Be clear and specific
When asking for help, be clear and specific about what you need. For example, if you vaguely tell your mother in law that you need help with the kids this week, that isn’t giving her much opportunity to offer any real assistance. Instead, be specific about what you need: “I’ve been swamped at work recently, and I could really use help with the kids on Thursday. Is there any way that you could pick up the youngest from soccer practice at 5pm?” Being specific in your request will help the other person better understand your situation, and avoid any confusion.
Express gratitude
This one is a no-brainer, but expressing your gratitude and appreciation when someone offers or agrees to help you is important. Express gratitude to the person who helped you directly, which will make them feel valued as a trusted person in your life and may encourage them to offer their support in the future, but also as a daily practice. Practicing expressing gratitude for the support and people in your life can help you feel more positive emotions, relish good experiences, build stronger relationships, and even improve your health. <2>
Accept help graciously
It can be really uncomfortable to accept help when it’s offered to us, but if someone offers to help, accept their assistance graciously. Don’t make people second guess their support by apologizing for bothering them or expressing guilt toward accepting their assistance, and avoid downplaying their efforts or refusing their help outright. Allow yourself to be vulnerable, and remember that asking for help is a sign of strength, not weakness!

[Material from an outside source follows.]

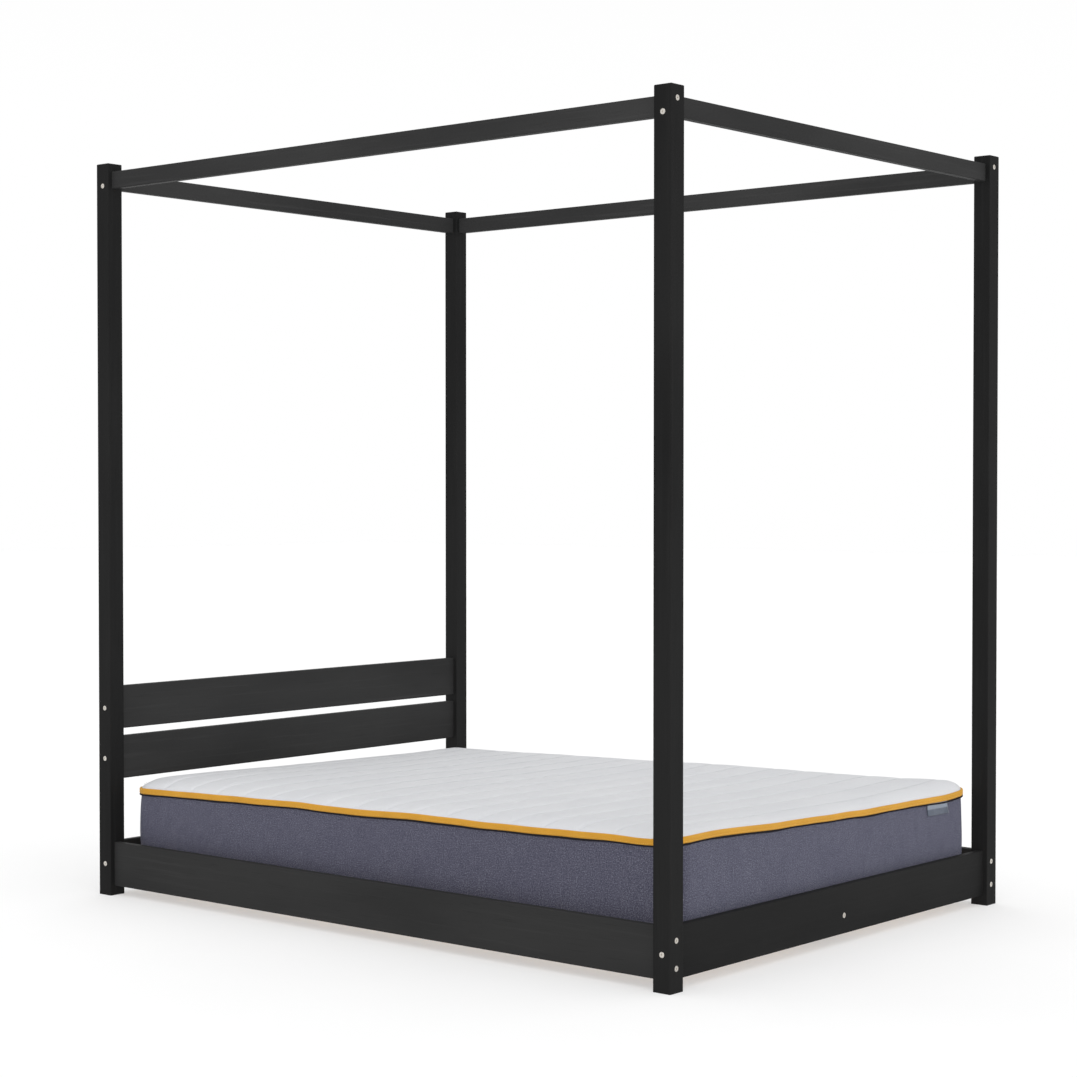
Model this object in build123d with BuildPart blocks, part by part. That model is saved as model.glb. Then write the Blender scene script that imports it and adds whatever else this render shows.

Acknowledge that others can make us better
Acknowledging that others can help us better people is an important part of personal growth and development. Many of us believe that we should know how to do everything, but being open-minded and receptive to learning from others can open a world of knowledge, ideas and inspiration that you may have never encountered otherwise.
As women, we often feel like we need to “have it all” – the perfect home life, career, goals, routines – but the only way to actually “have it all” is by accepting that you cannot do it all (at least by yourself!), realizing that asking for help is courageous and a sign of strength, and building a support system that allows you to have as much of it – whatever that may be for you- as possible! If we become better at asking for help when we need it, the more help we will receive – in turn, we can begin to create an environment where we receive and give support in an abundant way, which the world could definitely use more of right now! So we’ll leave you with this challenge: to start asking for help when you need it, confidently and without shame.